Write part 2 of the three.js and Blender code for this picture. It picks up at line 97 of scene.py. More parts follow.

* * *

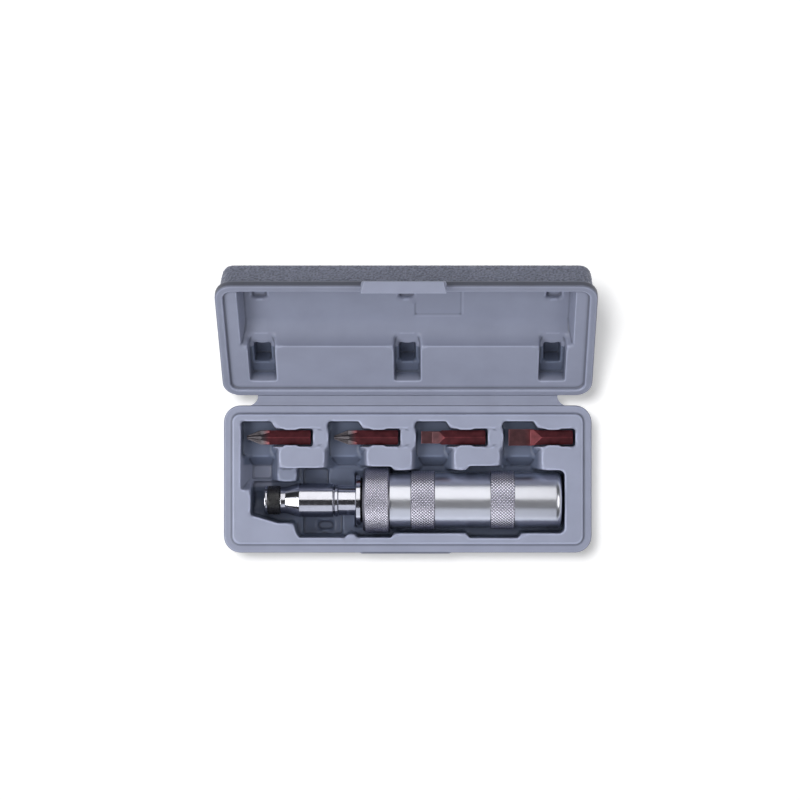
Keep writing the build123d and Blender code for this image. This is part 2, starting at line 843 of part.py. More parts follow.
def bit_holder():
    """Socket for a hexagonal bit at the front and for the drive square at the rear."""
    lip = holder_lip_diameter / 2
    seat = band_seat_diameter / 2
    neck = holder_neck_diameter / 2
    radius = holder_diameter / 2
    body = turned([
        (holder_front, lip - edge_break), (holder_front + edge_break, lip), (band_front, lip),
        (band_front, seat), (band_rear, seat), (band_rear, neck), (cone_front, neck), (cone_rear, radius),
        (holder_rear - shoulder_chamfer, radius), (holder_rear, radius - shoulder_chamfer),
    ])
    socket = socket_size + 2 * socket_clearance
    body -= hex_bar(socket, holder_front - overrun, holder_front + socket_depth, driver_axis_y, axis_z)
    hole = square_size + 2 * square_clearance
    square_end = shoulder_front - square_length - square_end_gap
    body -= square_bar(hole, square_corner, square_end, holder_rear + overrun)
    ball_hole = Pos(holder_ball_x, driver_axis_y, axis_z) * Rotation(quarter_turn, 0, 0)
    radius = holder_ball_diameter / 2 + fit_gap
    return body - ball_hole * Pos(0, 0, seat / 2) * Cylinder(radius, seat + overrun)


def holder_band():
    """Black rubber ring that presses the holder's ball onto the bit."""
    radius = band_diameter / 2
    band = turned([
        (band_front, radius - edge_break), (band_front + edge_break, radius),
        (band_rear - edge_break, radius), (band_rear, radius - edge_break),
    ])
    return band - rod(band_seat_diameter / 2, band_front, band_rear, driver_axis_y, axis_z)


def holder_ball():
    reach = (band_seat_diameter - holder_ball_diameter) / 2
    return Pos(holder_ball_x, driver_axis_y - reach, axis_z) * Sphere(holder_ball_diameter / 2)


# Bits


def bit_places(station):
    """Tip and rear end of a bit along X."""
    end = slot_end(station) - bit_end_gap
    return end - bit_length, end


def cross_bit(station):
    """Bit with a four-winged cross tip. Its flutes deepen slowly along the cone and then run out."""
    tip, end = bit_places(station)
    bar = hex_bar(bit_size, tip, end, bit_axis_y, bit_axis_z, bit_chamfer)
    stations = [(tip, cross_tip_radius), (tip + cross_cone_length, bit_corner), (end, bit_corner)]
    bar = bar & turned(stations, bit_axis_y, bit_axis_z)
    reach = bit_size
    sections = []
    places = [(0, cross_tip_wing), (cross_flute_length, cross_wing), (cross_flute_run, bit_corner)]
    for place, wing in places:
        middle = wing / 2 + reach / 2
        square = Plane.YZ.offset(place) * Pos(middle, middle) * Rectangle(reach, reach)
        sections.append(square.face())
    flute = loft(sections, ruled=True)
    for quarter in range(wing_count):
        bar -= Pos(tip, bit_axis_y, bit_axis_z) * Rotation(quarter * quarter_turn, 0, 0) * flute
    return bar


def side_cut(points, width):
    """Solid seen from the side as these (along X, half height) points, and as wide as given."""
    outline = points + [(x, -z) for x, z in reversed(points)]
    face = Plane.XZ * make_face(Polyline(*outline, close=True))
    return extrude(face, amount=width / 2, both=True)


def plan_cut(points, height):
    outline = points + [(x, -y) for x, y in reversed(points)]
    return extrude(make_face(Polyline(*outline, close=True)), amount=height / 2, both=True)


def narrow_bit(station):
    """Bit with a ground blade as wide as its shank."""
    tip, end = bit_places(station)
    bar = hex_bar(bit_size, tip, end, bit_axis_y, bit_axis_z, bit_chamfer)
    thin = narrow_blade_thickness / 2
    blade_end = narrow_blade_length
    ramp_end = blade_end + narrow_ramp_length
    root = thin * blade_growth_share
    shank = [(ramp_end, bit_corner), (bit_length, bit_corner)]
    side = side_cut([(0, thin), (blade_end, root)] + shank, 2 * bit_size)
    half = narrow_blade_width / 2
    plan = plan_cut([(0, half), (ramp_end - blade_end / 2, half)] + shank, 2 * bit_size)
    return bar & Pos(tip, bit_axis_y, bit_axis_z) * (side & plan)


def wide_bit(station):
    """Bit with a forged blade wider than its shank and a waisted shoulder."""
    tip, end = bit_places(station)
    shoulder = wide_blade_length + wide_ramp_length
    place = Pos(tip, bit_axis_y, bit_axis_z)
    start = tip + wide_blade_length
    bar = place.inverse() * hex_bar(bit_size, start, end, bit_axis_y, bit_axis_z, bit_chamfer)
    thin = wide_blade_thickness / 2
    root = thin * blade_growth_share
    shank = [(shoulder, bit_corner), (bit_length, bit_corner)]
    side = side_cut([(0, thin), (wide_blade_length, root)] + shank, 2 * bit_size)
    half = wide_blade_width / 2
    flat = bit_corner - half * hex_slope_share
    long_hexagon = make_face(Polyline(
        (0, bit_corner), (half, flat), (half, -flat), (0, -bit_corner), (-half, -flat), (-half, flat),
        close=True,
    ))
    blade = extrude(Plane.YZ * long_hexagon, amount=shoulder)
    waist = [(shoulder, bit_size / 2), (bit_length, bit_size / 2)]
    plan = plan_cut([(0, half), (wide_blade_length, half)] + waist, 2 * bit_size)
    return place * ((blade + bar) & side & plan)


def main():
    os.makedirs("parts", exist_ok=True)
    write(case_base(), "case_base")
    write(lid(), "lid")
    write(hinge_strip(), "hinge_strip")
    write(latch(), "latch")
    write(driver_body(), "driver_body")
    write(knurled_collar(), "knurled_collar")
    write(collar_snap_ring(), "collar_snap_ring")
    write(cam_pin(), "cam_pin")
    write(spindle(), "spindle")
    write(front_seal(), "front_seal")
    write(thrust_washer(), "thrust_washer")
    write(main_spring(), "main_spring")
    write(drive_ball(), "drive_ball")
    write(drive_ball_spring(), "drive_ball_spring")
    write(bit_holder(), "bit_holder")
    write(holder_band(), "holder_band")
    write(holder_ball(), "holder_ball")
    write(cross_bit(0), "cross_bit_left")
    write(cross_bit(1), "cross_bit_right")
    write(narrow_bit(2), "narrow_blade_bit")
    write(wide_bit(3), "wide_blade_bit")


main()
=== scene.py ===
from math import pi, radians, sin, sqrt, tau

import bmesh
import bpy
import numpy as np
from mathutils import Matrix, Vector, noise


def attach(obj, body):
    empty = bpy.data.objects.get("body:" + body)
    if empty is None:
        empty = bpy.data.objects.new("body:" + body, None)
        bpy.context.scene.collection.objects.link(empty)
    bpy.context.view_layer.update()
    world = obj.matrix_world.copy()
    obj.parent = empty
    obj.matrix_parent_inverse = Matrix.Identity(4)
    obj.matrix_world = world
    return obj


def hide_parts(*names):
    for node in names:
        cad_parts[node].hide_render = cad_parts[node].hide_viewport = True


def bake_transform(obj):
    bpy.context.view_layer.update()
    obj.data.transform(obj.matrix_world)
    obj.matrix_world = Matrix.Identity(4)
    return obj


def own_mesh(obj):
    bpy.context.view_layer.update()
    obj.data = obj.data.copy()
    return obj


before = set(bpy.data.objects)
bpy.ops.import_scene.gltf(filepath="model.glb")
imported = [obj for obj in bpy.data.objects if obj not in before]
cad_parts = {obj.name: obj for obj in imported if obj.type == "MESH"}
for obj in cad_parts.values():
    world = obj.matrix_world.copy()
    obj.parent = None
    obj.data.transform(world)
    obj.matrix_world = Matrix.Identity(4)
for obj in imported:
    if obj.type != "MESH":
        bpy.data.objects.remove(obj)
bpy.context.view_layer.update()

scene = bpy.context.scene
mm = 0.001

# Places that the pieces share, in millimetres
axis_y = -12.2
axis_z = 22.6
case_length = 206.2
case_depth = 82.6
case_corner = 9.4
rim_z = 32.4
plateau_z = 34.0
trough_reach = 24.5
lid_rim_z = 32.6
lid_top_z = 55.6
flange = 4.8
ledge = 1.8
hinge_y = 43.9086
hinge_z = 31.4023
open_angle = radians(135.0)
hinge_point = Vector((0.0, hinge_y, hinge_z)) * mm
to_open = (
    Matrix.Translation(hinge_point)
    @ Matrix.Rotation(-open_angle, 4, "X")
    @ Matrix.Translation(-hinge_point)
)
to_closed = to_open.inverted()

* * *

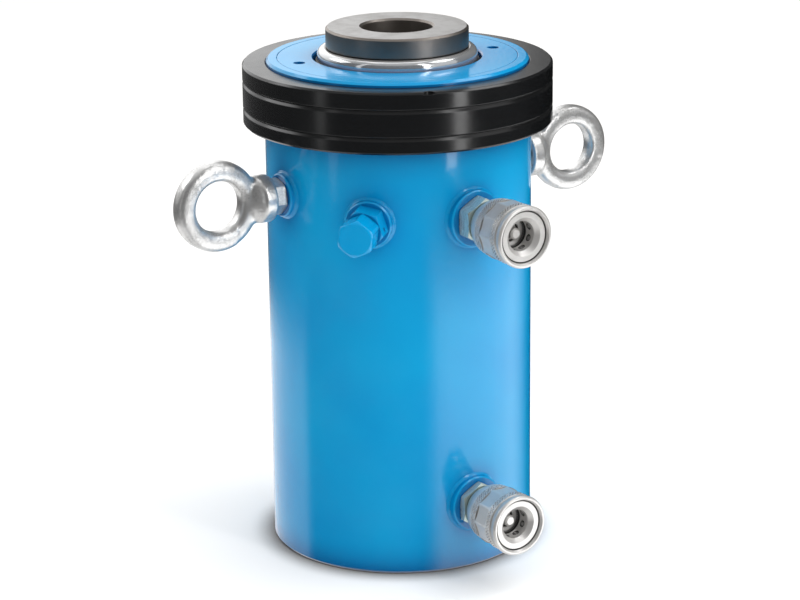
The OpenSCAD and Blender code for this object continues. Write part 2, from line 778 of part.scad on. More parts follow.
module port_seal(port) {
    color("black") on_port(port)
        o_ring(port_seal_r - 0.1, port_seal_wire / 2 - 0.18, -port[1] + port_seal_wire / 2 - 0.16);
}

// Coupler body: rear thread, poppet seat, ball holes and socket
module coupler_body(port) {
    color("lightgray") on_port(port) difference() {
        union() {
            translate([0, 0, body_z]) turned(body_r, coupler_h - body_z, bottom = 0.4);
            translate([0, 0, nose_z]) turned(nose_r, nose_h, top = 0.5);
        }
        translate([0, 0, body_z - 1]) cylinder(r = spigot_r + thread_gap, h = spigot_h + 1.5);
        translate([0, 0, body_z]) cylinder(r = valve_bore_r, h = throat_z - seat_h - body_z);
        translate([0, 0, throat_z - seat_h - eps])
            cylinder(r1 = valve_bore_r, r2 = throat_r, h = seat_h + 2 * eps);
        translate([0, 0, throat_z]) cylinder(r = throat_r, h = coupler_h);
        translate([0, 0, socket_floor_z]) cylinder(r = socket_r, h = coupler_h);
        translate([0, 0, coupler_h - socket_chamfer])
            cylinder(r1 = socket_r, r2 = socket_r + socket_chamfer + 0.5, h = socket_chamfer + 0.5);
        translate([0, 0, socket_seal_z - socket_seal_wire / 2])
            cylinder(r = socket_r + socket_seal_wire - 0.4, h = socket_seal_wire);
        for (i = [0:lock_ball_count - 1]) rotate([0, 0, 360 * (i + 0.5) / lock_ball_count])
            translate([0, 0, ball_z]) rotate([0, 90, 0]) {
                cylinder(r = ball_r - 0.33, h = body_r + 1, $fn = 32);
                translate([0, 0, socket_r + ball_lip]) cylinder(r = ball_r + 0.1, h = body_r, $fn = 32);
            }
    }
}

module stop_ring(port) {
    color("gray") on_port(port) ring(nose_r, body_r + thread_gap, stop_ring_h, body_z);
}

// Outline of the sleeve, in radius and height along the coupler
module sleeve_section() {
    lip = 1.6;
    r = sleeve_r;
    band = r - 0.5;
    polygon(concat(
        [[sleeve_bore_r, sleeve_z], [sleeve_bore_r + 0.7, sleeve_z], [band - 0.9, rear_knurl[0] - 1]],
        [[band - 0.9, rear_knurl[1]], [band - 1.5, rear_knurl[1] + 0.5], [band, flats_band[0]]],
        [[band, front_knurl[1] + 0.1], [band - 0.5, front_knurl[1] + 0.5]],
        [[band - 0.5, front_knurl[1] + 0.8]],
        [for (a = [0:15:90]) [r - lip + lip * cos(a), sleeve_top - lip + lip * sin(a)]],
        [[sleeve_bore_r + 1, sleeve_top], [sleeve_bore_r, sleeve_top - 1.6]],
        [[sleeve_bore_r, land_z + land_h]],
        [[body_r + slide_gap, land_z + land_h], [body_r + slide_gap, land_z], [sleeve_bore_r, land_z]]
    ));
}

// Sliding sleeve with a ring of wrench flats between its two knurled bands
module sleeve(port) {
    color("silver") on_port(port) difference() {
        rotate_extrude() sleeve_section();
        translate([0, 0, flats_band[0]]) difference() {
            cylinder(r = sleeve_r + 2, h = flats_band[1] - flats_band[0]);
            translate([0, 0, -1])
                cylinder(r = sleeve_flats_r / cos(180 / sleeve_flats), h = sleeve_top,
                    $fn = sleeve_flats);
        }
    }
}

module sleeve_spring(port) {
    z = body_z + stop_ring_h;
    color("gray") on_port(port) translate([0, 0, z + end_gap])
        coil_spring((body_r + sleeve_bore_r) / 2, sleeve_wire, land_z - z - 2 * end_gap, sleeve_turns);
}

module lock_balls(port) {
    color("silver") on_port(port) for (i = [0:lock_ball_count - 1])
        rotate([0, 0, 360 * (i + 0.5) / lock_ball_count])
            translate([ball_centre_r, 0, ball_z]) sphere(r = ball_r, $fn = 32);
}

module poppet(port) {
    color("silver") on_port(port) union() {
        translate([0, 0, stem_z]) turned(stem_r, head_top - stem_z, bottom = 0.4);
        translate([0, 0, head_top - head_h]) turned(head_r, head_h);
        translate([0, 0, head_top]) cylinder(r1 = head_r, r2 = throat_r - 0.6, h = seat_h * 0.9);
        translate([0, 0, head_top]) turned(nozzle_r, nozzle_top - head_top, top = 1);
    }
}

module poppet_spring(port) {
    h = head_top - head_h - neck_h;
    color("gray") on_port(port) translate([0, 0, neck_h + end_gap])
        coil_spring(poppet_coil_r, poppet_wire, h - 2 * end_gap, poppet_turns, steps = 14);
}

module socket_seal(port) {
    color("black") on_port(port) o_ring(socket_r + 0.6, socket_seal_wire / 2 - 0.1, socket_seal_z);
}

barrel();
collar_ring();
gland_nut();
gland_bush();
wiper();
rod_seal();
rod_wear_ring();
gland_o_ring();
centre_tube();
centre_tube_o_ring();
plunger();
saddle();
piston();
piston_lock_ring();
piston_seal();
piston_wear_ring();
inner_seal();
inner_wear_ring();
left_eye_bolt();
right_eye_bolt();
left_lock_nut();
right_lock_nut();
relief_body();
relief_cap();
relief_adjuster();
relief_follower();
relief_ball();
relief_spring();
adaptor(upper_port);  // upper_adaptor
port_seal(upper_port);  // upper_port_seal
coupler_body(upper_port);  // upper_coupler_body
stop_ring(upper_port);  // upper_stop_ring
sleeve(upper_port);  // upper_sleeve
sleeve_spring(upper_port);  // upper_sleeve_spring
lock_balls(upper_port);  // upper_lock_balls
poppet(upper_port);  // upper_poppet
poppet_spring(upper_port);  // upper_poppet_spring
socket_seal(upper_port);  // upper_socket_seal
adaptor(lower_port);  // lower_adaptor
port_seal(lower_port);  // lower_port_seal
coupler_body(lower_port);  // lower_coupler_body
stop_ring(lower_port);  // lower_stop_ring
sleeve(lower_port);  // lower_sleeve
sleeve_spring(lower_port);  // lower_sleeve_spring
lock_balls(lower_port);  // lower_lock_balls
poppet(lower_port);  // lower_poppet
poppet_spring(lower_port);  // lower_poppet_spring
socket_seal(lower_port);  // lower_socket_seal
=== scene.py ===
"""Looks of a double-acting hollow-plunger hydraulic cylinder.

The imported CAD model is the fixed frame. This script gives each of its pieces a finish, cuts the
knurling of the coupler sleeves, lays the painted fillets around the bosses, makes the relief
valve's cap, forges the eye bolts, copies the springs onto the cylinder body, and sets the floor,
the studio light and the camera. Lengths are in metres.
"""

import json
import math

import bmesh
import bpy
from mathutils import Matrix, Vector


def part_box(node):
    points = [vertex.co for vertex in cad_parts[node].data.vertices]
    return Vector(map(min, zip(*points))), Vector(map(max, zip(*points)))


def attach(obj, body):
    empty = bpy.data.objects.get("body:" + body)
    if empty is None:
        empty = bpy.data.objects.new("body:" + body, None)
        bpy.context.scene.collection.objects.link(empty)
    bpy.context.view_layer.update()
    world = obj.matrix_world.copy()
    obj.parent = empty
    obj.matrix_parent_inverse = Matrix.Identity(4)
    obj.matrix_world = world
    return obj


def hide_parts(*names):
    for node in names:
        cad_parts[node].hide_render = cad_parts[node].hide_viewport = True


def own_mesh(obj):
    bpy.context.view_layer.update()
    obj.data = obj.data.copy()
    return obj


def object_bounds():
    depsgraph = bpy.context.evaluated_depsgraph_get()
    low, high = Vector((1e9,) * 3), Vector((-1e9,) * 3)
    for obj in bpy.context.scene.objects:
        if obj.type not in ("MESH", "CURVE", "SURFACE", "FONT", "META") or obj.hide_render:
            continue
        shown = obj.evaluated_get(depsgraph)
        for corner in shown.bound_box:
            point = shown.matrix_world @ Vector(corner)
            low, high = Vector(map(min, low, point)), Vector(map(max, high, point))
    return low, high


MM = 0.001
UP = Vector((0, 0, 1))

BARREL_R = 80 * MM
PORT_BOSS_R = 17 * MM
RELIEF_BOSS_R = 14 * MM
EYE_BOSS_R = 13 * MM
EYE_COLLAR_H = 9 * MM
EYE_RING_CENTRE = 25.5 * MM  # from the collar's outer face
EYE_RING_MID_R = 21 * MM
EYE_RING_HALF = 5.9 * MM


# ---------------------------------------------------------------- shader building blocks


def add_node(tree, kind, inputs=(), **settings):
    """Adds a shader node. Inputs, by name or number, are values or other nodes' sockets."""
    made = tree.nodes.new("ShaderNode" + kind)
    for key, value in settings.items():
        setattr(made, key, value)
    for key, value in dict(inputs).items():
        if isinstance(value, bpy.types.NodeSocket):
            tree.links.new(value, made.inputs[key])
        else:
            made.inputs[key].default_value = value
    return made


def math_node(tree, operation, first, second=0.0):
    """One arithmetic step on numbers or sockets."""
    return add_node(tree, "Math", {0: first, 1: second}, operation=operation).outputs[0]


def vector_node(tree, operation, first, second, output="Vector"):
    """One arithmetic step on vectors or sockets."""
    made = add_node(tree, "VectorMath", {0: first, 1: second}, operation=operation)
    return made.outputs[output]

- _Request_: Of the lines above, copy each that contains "shown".

- _Answer for this exercise_:
        shown = obj.evaluated_get(depsgraph)
        for corner in shown.bound_box:
            point = shown.matrix_world @ Vector(corner)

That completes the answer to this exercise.